TASK: Please repeat all of the listing exactly.

COLLECTED DATA:
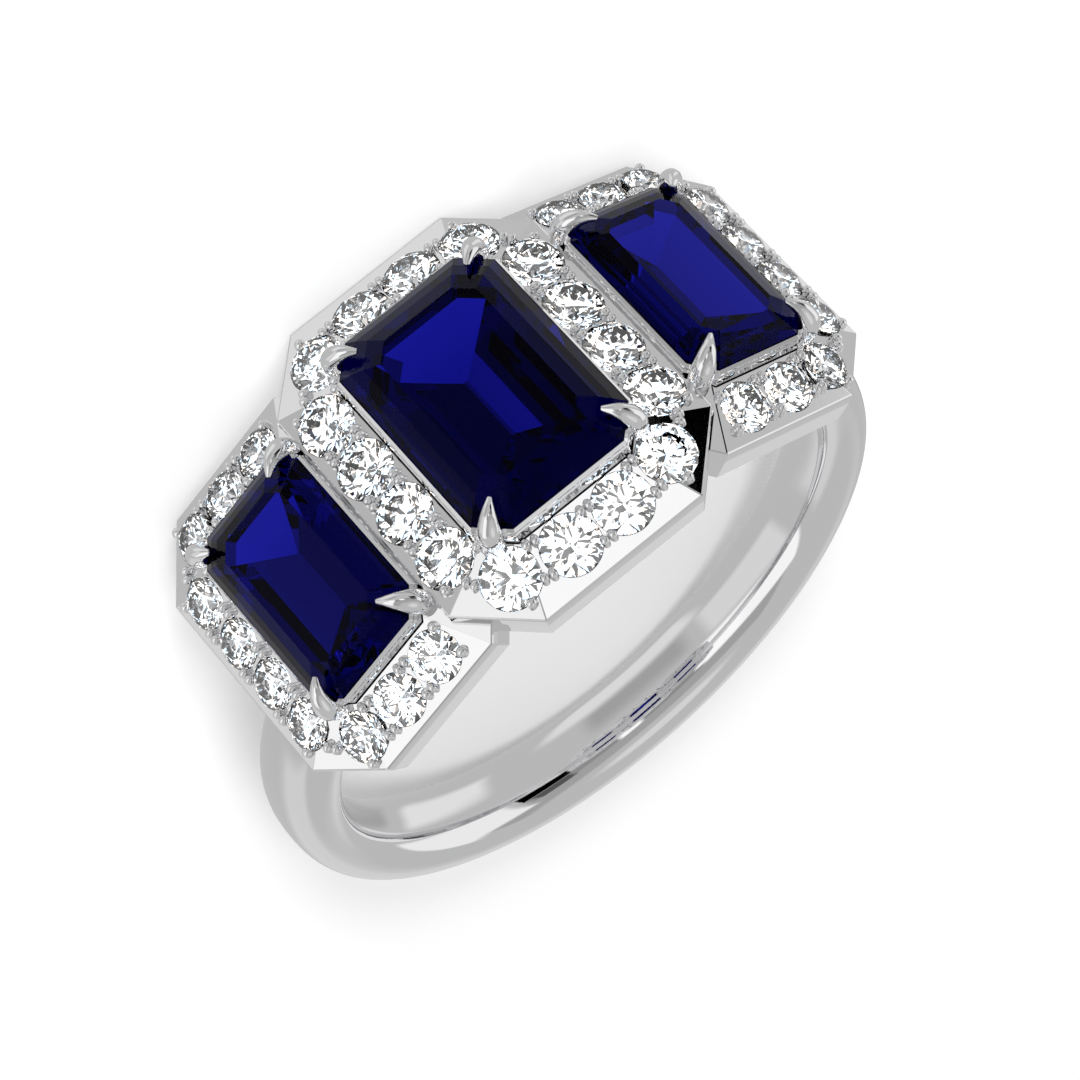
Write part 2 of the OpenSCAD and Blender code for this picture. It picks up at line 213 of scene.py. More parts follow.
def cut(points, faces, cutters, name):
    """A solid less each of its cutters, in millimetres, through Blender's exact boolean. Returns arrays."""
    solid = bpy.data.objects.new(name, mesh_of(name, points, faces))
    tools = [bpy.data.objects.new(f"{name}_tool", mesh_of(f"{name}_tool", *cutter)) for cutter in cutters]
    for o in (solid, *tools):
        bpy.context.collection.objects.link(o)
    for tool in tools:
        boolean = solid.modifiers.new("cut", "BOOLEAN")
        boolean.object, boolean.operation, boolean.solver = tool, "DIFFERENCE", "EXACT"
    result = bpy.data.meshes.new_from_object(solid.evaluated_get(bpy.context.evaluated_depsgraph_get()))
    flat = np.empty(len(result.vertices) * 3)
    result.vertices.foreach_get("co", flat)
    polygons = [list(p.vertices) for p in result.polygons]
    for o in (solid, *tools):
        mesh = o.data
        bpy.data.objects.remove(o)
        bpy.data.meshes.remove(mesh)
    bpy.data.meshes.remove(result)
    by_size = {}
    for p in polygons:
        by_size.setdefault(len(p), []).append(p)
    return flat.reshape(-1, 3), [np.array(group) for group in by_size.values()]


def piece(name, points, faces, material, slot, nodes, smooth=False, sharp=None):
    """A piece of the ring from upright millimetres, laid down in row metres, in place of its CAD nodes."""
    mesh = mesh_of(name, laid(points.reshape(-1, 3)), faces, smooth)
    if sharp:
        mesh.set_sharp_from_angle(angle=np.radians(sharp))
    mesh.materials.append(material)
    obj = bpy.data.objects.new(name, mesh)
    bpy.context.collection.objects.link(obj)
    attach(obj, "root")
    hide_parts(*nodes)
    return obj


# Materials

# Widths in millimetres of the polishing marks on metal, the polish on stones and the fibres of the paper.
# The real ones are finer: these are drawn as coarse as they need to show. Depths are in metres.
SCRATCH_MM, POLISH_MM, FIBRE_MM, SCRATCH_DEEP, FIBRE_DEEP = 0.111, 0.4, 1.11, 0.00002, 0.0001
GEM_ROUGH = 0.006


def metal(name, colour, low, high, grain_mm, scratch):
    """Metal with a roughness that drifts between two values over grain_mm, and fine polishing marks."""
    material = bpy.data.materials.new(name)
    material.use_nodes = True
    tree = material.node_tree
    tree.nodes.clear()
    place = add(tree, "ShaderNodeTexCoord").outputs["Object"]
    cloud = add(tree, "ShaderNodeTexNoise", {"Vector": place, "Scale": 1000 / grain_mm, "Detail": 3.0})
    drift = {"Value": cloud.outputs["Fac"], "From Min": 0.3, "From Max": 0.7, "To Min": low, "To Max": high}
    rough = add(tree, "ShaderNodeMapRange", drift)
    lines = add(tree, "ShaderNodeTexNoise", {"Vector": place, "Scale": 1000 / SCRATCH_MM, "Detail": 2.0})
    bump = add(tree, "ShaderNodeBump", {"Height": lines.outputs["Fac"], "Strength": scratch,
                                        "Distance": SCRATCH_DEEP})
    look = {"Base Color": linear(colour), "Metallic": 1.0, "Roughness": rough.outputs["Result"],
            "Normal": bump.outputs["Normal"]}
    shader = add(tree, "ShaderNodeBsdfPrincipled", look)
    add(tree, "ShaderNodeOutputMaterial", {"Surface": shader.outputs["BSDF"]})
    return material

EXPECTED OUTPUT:
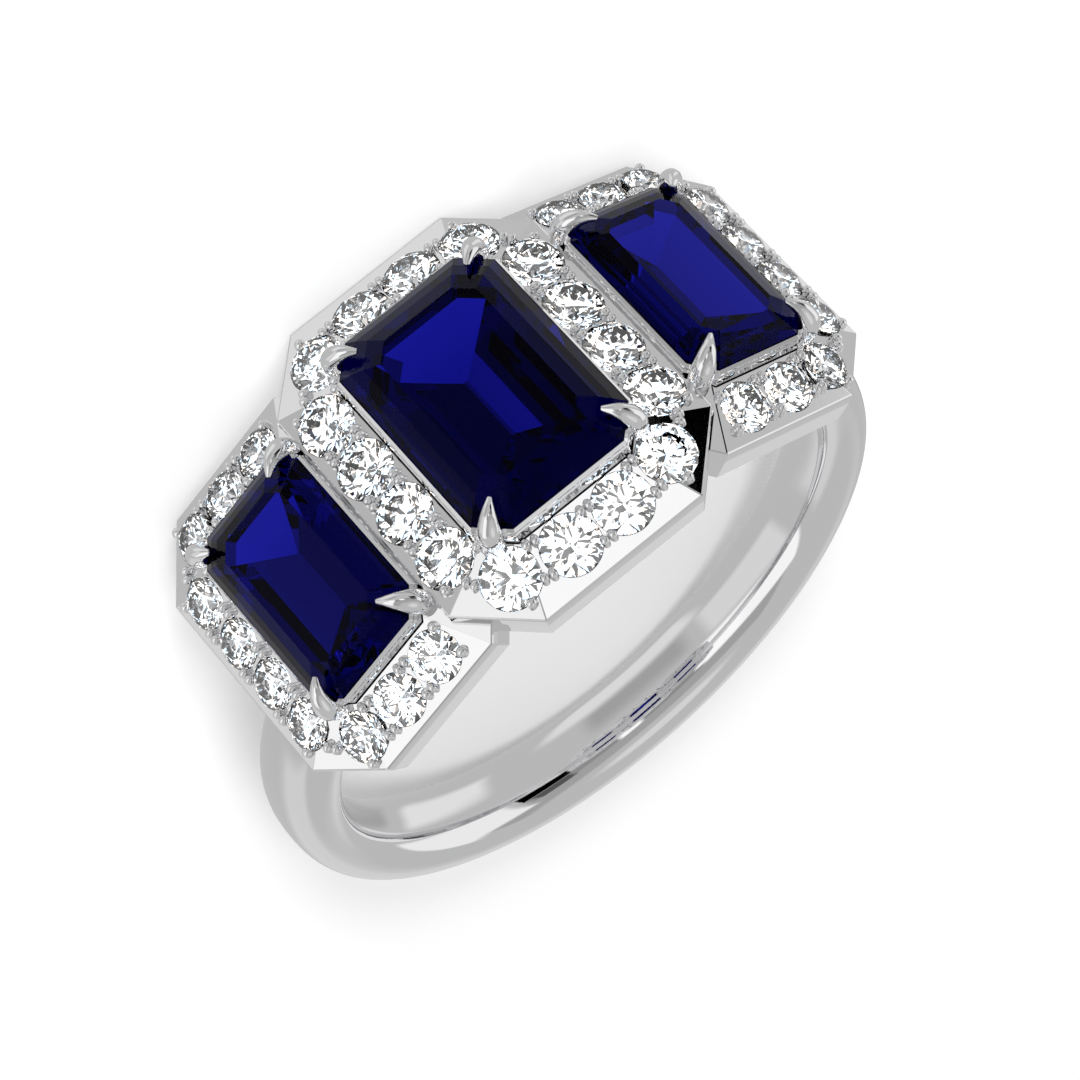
Write part 2 of the OpenSCAD and Blender code for this picture. It picks up at line 213 of scene.py. More parts follow.
def cut(points, faces, cutters, name):
    """A solid less each of its cutters, in millimetres, through Blender's exact boolean. Returns arrays."""
    solid = bpy.data.objects.new(name, mesh_of(name, points, faces))
    tools = [bpy.data.objects.new(f"{name}_tool", mesh_of(f"{name}_tool", *cutter)) for cutter in cutters]
    for o in (solid, *tools):
        bpy.context.collection.objects.link(o)
    for tool in tools:
        boolean = solid.modifiers.new("cut", "BOOLEAN")
        boolean.object, boolean.operation, boolean.solver = tool, "DIFFERENCE", "EXACT"
    result = bpy.data.meshes.new_from_object(solid.evaluated_get(bpy.context.evaluated_depsgraph_get()))
    flat = np.empty(len(result.vertices) * 3)
    result.vertices.foreach_get("co", flat)
    polygons = [list(p.vertices) for p in result.polygons]
    for o in (solid, *tools):
        mesh = o.data
        bpy.data.objects.remove(o)
        bpy.data.meshes.remove(mesh)
    bpy.data.meshes.remove(result)
    by_size = {}
    for p in polygons:
        by_size.setdefault(len(p), []).append(p)
    return flat.reshape(-1, 3), [np.array(group) for group in by_size.values()]


def piece(name, points, faces, material, slot, nodes, smooth=False, sharp=None):
    """A piece of the ring from upright millimetres, laid down in row metres, in place of its CAD nodes."""
    mesh = mesh_of(name, laid(points.reshape(-1, 3)), faces, smooth)
    if sharp:
        mesh.set_sharp_from_angle(angle=np.radians(sharp))
    mesh.materials.append(material)
    obj = bpy.data.objects.new(name, mesh)
    bpy.context.collection.objects.link(obj)
    attach(obj, "root")
    hide_parts(*nodes)
    return obj


# Materials

# Widths in millimetres of the polishing marks on metal, the polish on stones and the fibres of the paper.
# The real ones are finer: these are drawn as coarse as they need to show. Depths are in metres.
SCRATCH_MM, POLISH_MM, FIBRE_MM, SCRATCH_DEEP, FIBRE_DEEP = 0.111, 0.4, 1.11, 0.00002, 0.0001
GEM_ROUGH = 0.006


def metal(name, colour, low, high, grain_mm, scratch):
    """Metal with a roughness that drifts between two values over grain_mm, and fine polishing marks."""
    material = bpy.data.materials.new(name)
    material.use_nodes = True
    tree = material.node_tree
    tree.nodes.clear()
    place = add(tree, "ShaderNodeTexCoord").outputs["Object"]
    cloud = add(tree, "ShaderNodeTexNoise", {"Vector": place, "Scale": 1000 / grain_mm, "Detail": 3.0})
    drift = {"Value": cloud.outputs["Fac"], "From Min": 0.3, "From Max": 0.7, "To Min": low, "To Max": high}
    rough = add(tree, "ShaderNodeMapRange", drift)
    lines = add(tree, "ShaderNodeTexNoise", {"Vector": place, "Scale": 1000 / SCRATCH_MM, "Detail": 2.0})
    bump = add(tree, "ShaderNodeBump", {"Height": lines.outputs["Fac"], "Strength": scratch,
                                        "Distance": SCRATCH_DEEP})
    look = {"Base Color": linear(colour), "Metallic": 1.0, "Roughness": rough.outputs["Result"],
            "Normal": bump.outputs["Normal"]}
    shader = add(tree, "ShaderNodeBsdfPrincipled", look)
    add(tree, "ShaderNodeOutputMaterial", {"Surface": shader.outputs["BSDF"]})
    return material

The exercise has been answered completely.